Horse trader Roy Rogers arrives at the fancy Golden Horse Ranch owned by the ornery oldster Gabby Kendrick (George ‘Gabby’ Hayes). Roy meets again after a two-year absence Bob Nolan and the Sons of the Pioneers who are ranch hands. He also meets Gabby’s beautiful horsewoman daughter Susan (Dale Evans), who’s riding the prized stallion palomino Golden Sovereign. Roy asks Gabby to sire his stallion to his mare to produce a colt, and he’ll give him his mare as a present. Gabby rudely turns him down and asks him to leave the premises. That night Sovereign is attempted to be rustled by rival rancher Scoville (Jack Holt) and his men but escapes and runs off to breed with Roy’s mare.
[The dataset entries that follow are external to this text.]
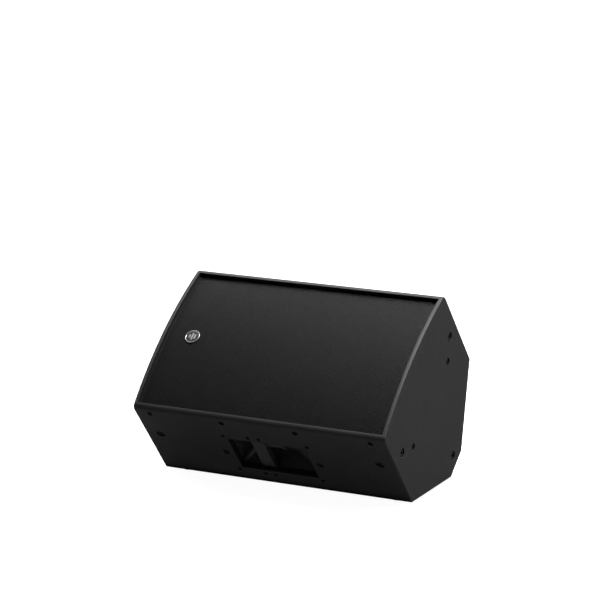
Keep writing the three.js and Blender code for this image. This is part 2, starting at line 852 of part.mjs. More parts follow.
// ---------- connector dish on the rear panel ----------
const dishPlate = (inset, low, high) => {
  const [w, h] = [dish.width / 2 - inset, dish.height / 2 - inset];
  const c = Math.max(dish.cornerIn - inset, 2);
  const outline = [
    [-w + c, -h],
    [w - c, -h],
    [w, -h + c],
    [w, h - c],
    [w - c, h],
    [-w + c, h],
    [-w, h - c],
    [-w, -h + c],
  ];
  return prism(outline, low, high, rear);
};
const dishFace = fit + 2.5;
const dishFloor = -dish.depth;
const socketRadius = 12;
const sockets = [-dish.socketPitch / 2, dish.socketPitch / 2];
const socketShell = 16;
const dishBody = join(dishPlate(0, fit, dishFace), dishPlate(dish.lip, dishFloor - dish.wall, fit + 1));
addPart(
  cabinet,
  "jack_dish",
  cut(
    dishBody,
    dishPlate(dish.lip + dish.wall, dishFloor, dishFace + 1),
    sockets.map((x) => rod(x, 0, socketShell + fit, dishFloor - dish.wall - 1, dishFloor + 1, rear, 20)),
    [-1, 1].flatMap((i) => [-1, 1].map((j) => rod(i * 66, j * 38, 2.2, -1, dishFace + 1, rear, 10))),
  ),
  material.plastic,
);
sockets.forEach((x, i) => {
  const plate = block([x - 13 - 3, x + 13 + 3], [-16, 16], [dishFloor + fit, dishFloor + 3], rear);
  const barrel = rod(x, 0, socketShell, dishFloor - 26, dishFloor + 1, rear, 20);
  const mouth = rod(x, 0, socketRadius, dishFloor - 20, dishFloor + 4, rear, 20);
  addPart(cabinet, `jack_socket_${i + 1}`, cut(join(plate, barrel), mouth), material.plastic);
});

// ---------- rigging plugs ----------
const onEnd = (sign) => endPoints.map((point) => ({ ...point, x: sign * point.y, y: point.z }));
const plugSets = [
  { name: "front_plug", points: sidePoints, frame: lowSide },
  { name: "top_plug", points: highPoints, frame: highSide },
  { name: "right_plug", points: onEnd(1), frame: rightEnd },
  { name: "left_plug", points: onEnd(-1), frame: leftEnd },
];
for (const { name, points, frame } of plugSets) {
  points.forEach((point, i) => addPart(cabinet, `${name}_${i + 1}`, riggingPlug(point, frame), material.steel));
}

// ---------- wedge: the cabinet tilted onto its floor panel, with what stands on that panel ----------
const wedge = new THREE.Group();
const sin = Math.sin(floorTilt);
const cos = Math.cos(floorTilt);
cabinet.rotation.x = floorTilt;
// The low rear corner comes to y = 0, and the floor panel's outer face to footHeight.
cabinet.position.set(0, half * cos - sideDepth * sin, half * sin + sideDepth * cos + footHeight);
wedge.add(cabinet);

const feet = [
  [-1, 28],
  [1, 28],
  [-1, floorLength - 28],
  [1, floorLength - 28],
];
feet.forEach(([side, y], i) => {
  const foot = turned(
    [
      [0, 0],
      [footRadius - 1.5, 0],
      [footRadius, 2],
      [footRadius - 1, footHeight - fit],
      [0, footHeight - fit],
    ],
    20,
    side * 255,
    y,
  );
  addPart(wedge, `rubber_foot_${i + 1}`, foot, material.rubber);
});

const boardFloor = footHeight + ply;
const board = { x: [40, 200], y: [floorLength - 120, floorLength - 20], lift: 8, thickness: 1.6 };
const boardTop = boardFloor + board.lift + board.thickness;
const standoff = (x, y) => rod(x, y, 3.5, boardFloor + fit, boardFloor + board.lift + 0.5, null, 10);
const standoffs = [board.x[0] + 8, board.x[1] - 8].flatMap((x) => [
  standoff(x, board.y[0] + 8),
  standoff(x, board.y[1] - 8),
]);
addPart(
  wedge,
  "crossover_board",
  join(block(board.x, board.y, [boardFloor + board.lift, boardTop]), standoffs),
  material.board,
);
const coil = (x, y, outer, inner, height) =>
  turned(
    [
      [inner, boardTop + fit],
      [outer, boardTop + fit],
      [outer, boardTop + fit + height],
      [inner, boardTop + fit + height],
    ],
    20,
    x,
    y,
  );
addPart(wedge, "bass_inductor", coil(80, board.y[0] + 50, 24, 9, 28), material.copper);
addPart(wedge, "treble_inductor", coil(172, board.y[0] + 26, 15, 6, 16), material.copper);
const capacitor = (x, y, radius, height) => rod(x, y, radius, boardTop + fit, boardTop + height, null, 20);
addPart(wedge, "capacitor_large", capacitor(130, board.y[0] + 24, 12, 38), material.plastic);
addPart(wedge, "capacitor_small", capacitor(140, board.y[0] + 74, 9, 28), material.plastic);

// ---------- origin under the middle of the box ----------
const group = new THREE.Group();
group.add(wedge);
const box = new THREE.Box3().setFromObject(wedge, true);
wedge.position.set(-(box.min.x + box.max.x) / 2, -(box.min.y + box.max.y) / 2, -box.min.z);

export default group;
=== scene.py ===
import bmesh
import bpy
import json
import math
from mathutils import Matrix, Vector


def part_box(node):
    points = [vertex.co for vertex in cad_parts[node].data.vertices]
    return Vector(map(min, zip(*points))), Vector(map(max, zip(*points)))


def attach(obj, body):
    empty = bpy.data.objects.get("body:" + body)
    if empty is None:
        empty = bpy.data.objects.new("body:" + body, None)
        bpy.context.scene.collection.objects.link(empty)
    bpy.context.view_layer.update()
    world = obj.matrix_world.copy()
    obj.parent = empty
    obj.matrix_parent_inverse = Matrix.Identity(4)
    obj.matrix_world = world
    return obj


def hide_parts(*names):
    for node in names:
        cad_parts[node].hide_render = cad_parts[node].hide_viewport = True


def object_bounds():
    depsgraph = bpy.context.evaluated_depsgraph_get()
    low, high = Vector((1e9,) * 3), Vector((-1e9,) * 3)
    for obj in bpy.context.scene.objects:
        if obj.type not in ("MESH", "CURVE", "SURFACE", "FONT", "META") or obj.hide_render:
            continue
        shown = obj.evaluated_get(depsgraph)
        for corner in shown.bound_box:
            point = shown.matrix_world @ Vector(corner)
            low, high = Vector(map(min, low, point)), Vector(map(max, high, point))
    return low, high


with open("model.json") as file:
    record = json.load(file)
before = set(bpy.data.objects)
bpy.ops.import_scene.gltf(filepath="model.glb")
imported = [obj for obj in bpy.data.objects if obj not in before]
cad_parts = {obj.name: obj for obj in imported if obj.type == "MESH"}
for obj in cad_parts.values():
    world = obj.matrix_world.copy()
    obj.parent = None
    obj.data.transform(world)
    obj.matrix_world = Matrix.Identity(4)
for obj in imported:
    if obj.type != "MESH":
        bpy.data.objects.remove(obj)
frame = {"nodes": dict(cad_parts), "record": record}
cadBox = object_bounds()
nodes = frame["nodes"]
print("frame loaded")

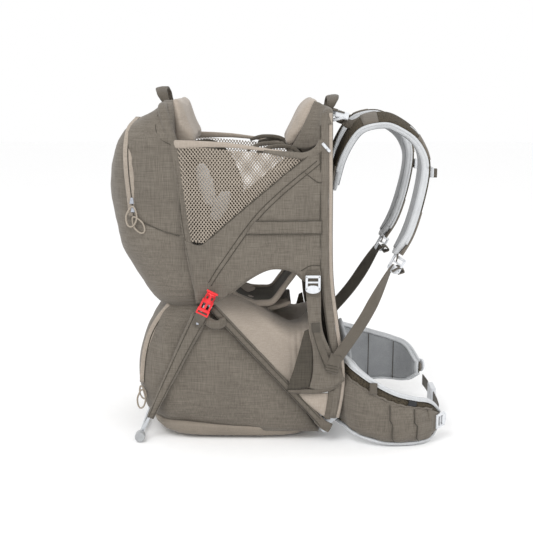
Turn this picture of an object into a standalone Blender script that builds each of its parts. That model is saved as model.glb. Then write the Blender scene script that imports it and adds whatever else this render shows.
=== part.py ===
"""Framed child carrier backpack.

Metres, +Z up, +X forward for the wearer, +Y to the wearer's left.
The origin lies on the underside of the lower bag, where the carrier stands.
"""
import math

import bmesh
import bpy
from mathutils import Matrix, Vector

# ---- driving dimensions -------------------------------------------------
FRAME_HALF_WIDTH = 0.150      # centre of the side tubes
FRAME_TOP = 0.645             # centre of the top bar
FRAME_BOTTOM = 0.049
FRAME_TUBE = 0.006            # tube radius
HOOP_TUBE = 0.006
KICK_WIRE = 0.0035
PIN_RADIUS = 0.0037
EYE_RADIUS = 0.009
FIT = 0.0003                  # clearance of a running fit or a touching face
AIR = 0.0015                  # clearance between parts that pass each other

BASE_PIVOT = Vector((0.162, 0.0, 0.030))
CROSSING = Vector((-0.071, 0.0, 0.287))
HOOP_RIM = Vector((-0.131, 0.0, 0.596))
HOOP_TOP = Vector((-0.153, 0.0, 0.660))
FOOT = Vector((-0.209, 0.0, 0.0105))
FOOT_RADIUS = 0.010

PANEL_THICKNESS = 0.010
FABRIC = 0.0025
BAG_REAR = -0.267
BAG_HALF_WIDTH = 0.136
BOOT_HALF_WIDTH = 0.126
SEAT_HEIGHT = 0.232            # middle of the seat
STRAP_WIDTH = 0.062
STRAP_THICKNESS = 0.014
STRAP_HALF_GAP = 0.090        # strap centre to the middle plane
WING_THICKNESS = 0.013
WING_HALF_SPREAD = 0.164
WEBBING_WIDTH = 0.025
WEBBING = 0.002
LOCK_SIZE = (0.032, 0.024, 0.005)
BUCKLE_LENGTH = 0.026
BUCKLE_WIDTH = 0.028
BUCKLE_THICKNESS = 0.010
GRIP_WIDTH = 0.024

SIDES = {"left": 1.0, "right": -1.0}
SMOOTH_ANGLE = math.radians(40)

for old in list(bpy.data.objects):
    bpy.data.objects.remove(old, do_unlink=True)

carrier = bpy.data.collections.new("child_carrier")
bpy.context.scene.collection.children.link(carrier)
cutters = bpy.data.collections.new("cutters")
bpy.context.scene.collection.children.link(cutters)


# ---- materials ----------------------------------------------------------
def make_material(name, colour, roughness, metallic=0.0):
    material = bpy.data.materials.new(name)
    material.use_nodes = True
    shader = material.node_tree.nodes["Principled BSDF"]
    shader.inputs["Base Color"].default_value = (*colour, 1.0)
    shader.inputs["Roughness"].default_value = roughness
    shader.inputs["Metallic"].default_value = metallic
    material.diffuse_color = (*colour, 1.0)
    return material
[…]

In the morning Scoville is asked by Gabby to find his stallion and when he does he shoots Sovereign dead. Roy encamped nearby goes over to the dead horse and is soon discovered by the Kendricks and blamed for the killing. Roy is arrested and the judge holds him on a $1,000 bail, which he receives when crooked lawyer Wallace (Al Bridge) puts up the bail money but makes Roy sign away ownership to his horse. The horse comes into possession of Scoville, whom the lawyer was working for. Roy has someone mysteriously pay his fine and he is released from any more court business. Scoville tells Roy that his mare gave birth to a colt named Trigger as a result of meeting Sovereign that night. Roy agrees to be his former horse’s trainer and Scoville suckers Gabby into wagering his ranch in a race between Scoville’s horse and his Golden Empress. If Scoville’s horse can beat Kendrick’s best horse then he’ll own not only Gabby’s ranch but his prize horse. If Gabby wins, Scoville will forget about the mortgage and give Gabby ownership of Trigger and the mare. Roy has a lot of thinking to do, as he’s still mighty sore at the hard-headed Gabby. But the mellow Susan and Bob Nolan prevail on him to dump the race and get proof that the horse killer was Scoville. It all works out well; Gabby in order to make up for mistakenly accusing Roy, presents him with Trigger as a gift.

The film has a certain naive charm that makes it easy to watch.